Charla mengambil sapu tangannya dan mengelap air mata yang membasahi wajah Ayahnya. Dia berusaha tetap tegar meskipun jauh di lubuk hatinya dia merasakan betapa sakit dan pedihnya perasaan Ayahnya.

"Kau tahu, Ayah. Aku sejak kecil ingin sekali merasakan kasih sayang dan belaian lembut seorang ayah. Bagiku, perempuan itu sudah seperti ayahku. Dia selalu bercerita sebelum kami tidur tentang seorang Pangeran Nassau yang melindungi seorang perempuan Huguenot dari teror kelompok radikal Gereja Katolik.

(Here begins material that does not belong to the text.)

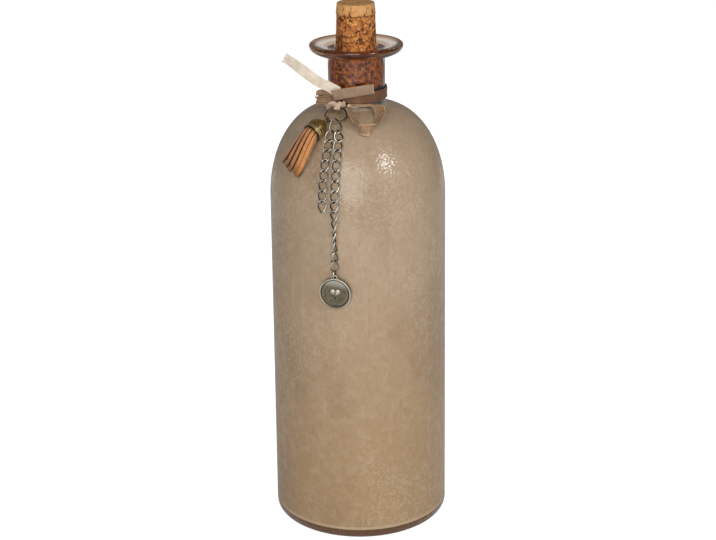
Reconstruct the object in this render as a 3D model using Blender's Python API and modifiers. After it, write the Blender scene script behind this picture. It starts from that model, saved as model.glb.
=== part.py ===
"""Decorative glass bottle with a cork, a ribbon tie, a suede tassel and a chain with a round charm.

Metres, +Z up. The origin is the middle of the base, on the bottle's axis. The front, where the
trim hangs, is -Y, and an azimuth turns from there towards +X. Places on the outside of the
glass are given as an azimuth and an arc, which runs down the glass from the foot of the neck.
"""

import math

import bmesh
import bpy
import numpy as np
from mathutils import Matrix, Vector

MM = 0.001

# General clearances and facets
SEAT_GAP = 0.3 * MM  # between a piece and what it rests on
OVERRUN = 1.0 * MM  # how far a cutter or a joined boss runs on
WELD = 0.01 * MM
TURN_STEPS = 40
SMALL_TURN_STEPS = 24
GLASS_SAMPLES = 600
SHARP_ANGLE = 40.0
SEARCH_STEPS = 40
SWING_STEP = 1.0  # degrees, in the search for the angle at which a piece rests on the glass
SWING_LIMIT = 90.0

# Bottle body
BODY_RADIUS = 50.0 * MM  # at the heel
MOULD_DRAFT = 0.9 * MM  # how much slimmer it is where the shoulder starts
SHOULDER_RADIUS = BODY_RADIUS - MOULD_DRAFT
SHOULDER_START = 193.0 * MM
SHOULDER_RISE = 50.5 * MM
WALL = 4.0 * MM
HEEL_RADIUS = 4.5 * MM
INNER_HEEL_RADIUS = 7.0 * MM
FLOOR_HEIGHT = 8.5 * MM
BEARING_RADIUS = 38.0 * MM  # the flat ring that the bottle stands on starts here
PUSH_UP = 3.5 * MM  # how far the middle of the base is hollowed

# Bottle neck and lip
NECK_FOOT = SHOULDER_START + SHOULDER_RISE
NECK_LENGTH = 34.5 * MM  # with the lip
GLASS_HEIGHT = NECK_FOOT + NECK_LENGTH
NECK_RADIUS = 15.65 * MM
NECK_FOOT_FILLET = 2.6 * MM
BORE_RADIUS = 11.5 * MM
LIP_RADIUS = 25.7 * MM
LIP_DEPTH = 6.3 * MM
LIP_EDGE_RADIUS = 1.4 * MM
LIP_FILLET = 0.9 * MM
LIP_DISH = 2.0 * MM
MOUTH_ROUND = 1.1 * MM
MOUTH_HEIGHT = GLASS_HEIGHT - LIP_DISH

# The degrees at which the arcs of its outline start or end, and the points along them
LIP_EDGE_ANGLES = (105, 15)
UNDER_LIP_ANGLE = -78
LIP_FILLET_ANGLE = 110
NECK_FILLET_ANGLE = 262
SHOULDER_ANGLE = 82
SMALL_ARC_STEPS = 4
CORNER_STEPS = 6
LONG_ARC_STEPS = 10
SHOULDER_STEPS = 15

# Cork
CORK_RISE = 22.0 * MM  # above the lip
CORK_DEPTH = 22.5 * MM  # below the mouth
CORK_TOP = GLASS_HEIGHT + CORK_RISE
CORK_END = MOUTH_HEIGHT - CORK_DEPTH
CORK_DISC_HEIGHT = 6.3 * MM
CORK_CLEARANCE = 0.3 * MM  # to the bore
CORK_TAPER = 0.9 * MM  # how much slimmer its top is than its part in the mouth
CORK_FOOT_TAPER = 0.3 * MM
CORK_CHAMFER = 0.6 * MM

# Ribbon
RIBBON_WIDTH = 6.0 * MM
RIBBON_THICKNESS = 0.4 * MM
BAND_RISE = 4.3 * MM  # above the neck's foot
BAND_FOOT = NECK_FOOT + BAND_RISE
BAND_WAVES = 5
BAND_WAVE = 0.35 * MM
KNOT_AZIMUTH = -55.0
KNOT_TURN = -12.0  # the azimuth that the knot's long side faces
KNOT_STANDOFF = 4.2 * MM  # from the band's outside to the knot's middle
KNOT_RISE = 6.9 * MM  # from the neck's foot to the knot's middle
KNOT_ACROSS = 4.6 * MM
KNOT_DEEP = 2.7 * MM
KNOT_TALL = 4.2 * MM
KNOT_PLEATS = 7
KNOT_ROWS = 9
KNOT_PLEAT_POINTS = 4
KNOT_PLEAT_SHARE = 0.14
KNOT_FAN_SHARE = 0.28
LEFT_TAIL_LENGTH = 33.0 * MM
LEFT_TAIL_RISE = 33.0  # degrees above the horizontal
LEFT_TAIL_ROOT_SHARE = 0.78  # of the knot's half height, above its middle
LEFT_TAIL_START_SHARE = 1 / 3  # of the ribbon's width, beyond the knot's right-hand end
LEFT_TAIL_BACK_SHARE = 0.15  # how far it leans back, as a share of its length
LEFT_TAIL_SAG = 0.2 * MM
LEFT_TAIL_POINTS = 11
RIGHT_TAIL_LENGTH = 22.8 * MM
RIGHT_TAIL_RISE = 7.0
RIGHT_TAIL_BACK_SHARE = 0.06
RIGHT_TAIL_ROOT_SHARE = 0.65  # of the knot's half height, above its middle
RIGHT_TAIL_FORWARD = 6.5 * MM  # how far it passes in front of the knot's middle
RIGHT_TAIL_START = 3.3 * MM  # how far in front of it the tail leaves the knot
RIGHT_TAIL_DROP = 1.0 * MM  # how much lower it leaves the knot
RIGHT_TAIL_EASE_SHARE = 0.3
RIGHT_TAIL_CURL = 0.7 * MM
RIGHT_TAIL_POINTS = 9
RIGHT_TAIL_COLUMNS = 4
BOW_WIDTH = 16.5 * MM
BOW_LENGTH = 20.0 * MM
BOW_AZIMUTH = 10.0
BOW_STEPS = 3  # from one of its shares to the next
# Across from the bow's middle, and down from the neck's foot
BOW_SHARES = [
    (-0.45, 0.10),
    (-0.20, 0.095),
    (0.05, 0.095),
    (0.28, 0.13),
    (0.45, 0.24),
    (0.50, 0.42),
    (0.43, 0.64),
    (0.24, 0.86),
    (0.00, 1.00),
    (-0.22, 0.97),
    (-0.33, 0.80),
    (-0.38, 0.60),
    (-0.43, 0.42),
    (-0.50, 0.25),
]

# Hanging ring and the loop of ribbon that it is threaded on
RING_WIRE = 0.9 * MM
RING_RADIUS = 5.9 * MM  # of the wire's centreline
RING_STEPS = 28
RING_TOP_AZIMUTH = -29.0
RING_TOP_STANDOFF = 6.35 * MM  # how far its top is off the neck
RING_TOP_RADIUS = NECK_RADIUS + RING_TOP_STANDOFF
RING_FOOT_AZIMUTH = -21.8
RING_FOOT_ARC = 15.6 * MM
KEEPER_WIDTH = 3.2 * MM
KEEPER_SLACK = 0.75 * MM
KEEPER_POINTS = 21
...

Aku selalu penasaran akan sosok Pangeran Nassau tersebut, dan kini aku sadar bahwa Pangeran Nassau dan perempuan Huguenot itu adalah kalian berdua." Perlahan air mata mengalir dari sepasang mata birunya, walaupun Charla sudah berusaha untuk tetap tegar.

"Namun Pangeran Nassau itu ada dua," balas Leopold dengan wajahnya yang tengah tersenyum gembira.

"Siapa Pangeran Nassau yang satunya?" tanya Charla penasaran dengan nada bicara yang terisak.

"Dia adalah Alexander Friedrich Wilhelm Viktor Nikolaus Romanovich von Hohenzollern," jawab Leopold.

"Hah, Stadtholder Nikolaus," kata Charla sedikit kaget.

"Dia adalah adik sepupuku, sahabat dan anggota dari klan Hohenzollern yang sangat dekat secara emosional denganku. Tanpa dia, aku tak akan pernah bertemu dengan cinta sejatiku dan tanpa dia juga aku tak akan pernah memiliki anak-anak yang hebat seperti kalian bertiga. Tanpa Stadtholder Nikolaus yang merupakan sahabat ibumu dan diriku. Mungkin kita tidak akan pernah bertemu. Elizabeth adalah perempuan pilihanku dan anugerah dari Tuhan Yang Maha Esa untukku."

"Yah, aku baru ingat. Ibu pernah bercerita kepada kami bahwa ada seorang Pangeran Nassau yang lainnya yang mempertemukan anak Adam dan anak Eva sehingga mereka terikat dalam ikatan cinta dan aku baru sadar bahwa dia adalah Stadtholder Nikolaus." Charla secara tiba-tiba menatap Ayahnya dengan tatapan tajam. "Kalimat terakhir yang kau ucapkan itu benar-benar terlalu percaya diri."

"Yah, karena aku adalah tulang punggung dan dia adalah tulang rusukku."

"Aku kira pengagum Otto van Bismarck, Napoleon Bonaparte, dan Frederick The Great tidak sanggup melontarkan berbagai macam kalimat romantis," sindir Charla. "Kau memang ayah terbaik dan terhebat menurutku," puji Charla yang memeluk dengan erat tubuh ayahnya. "Maafkan aku yang saat itu menendang tangan kirimu hingga kau menderita patah tulang. Saat itu aku hanya ingin mendapatkan perhatian darimu."

"Aku tahu dan paham, anakku." Kanselir Leopold memeluk Charla dan membelai lembut rambutnya. "Kau sangat dewasa dan pengertian, Charla, meskipun terkadang bersifat keanak-anakan."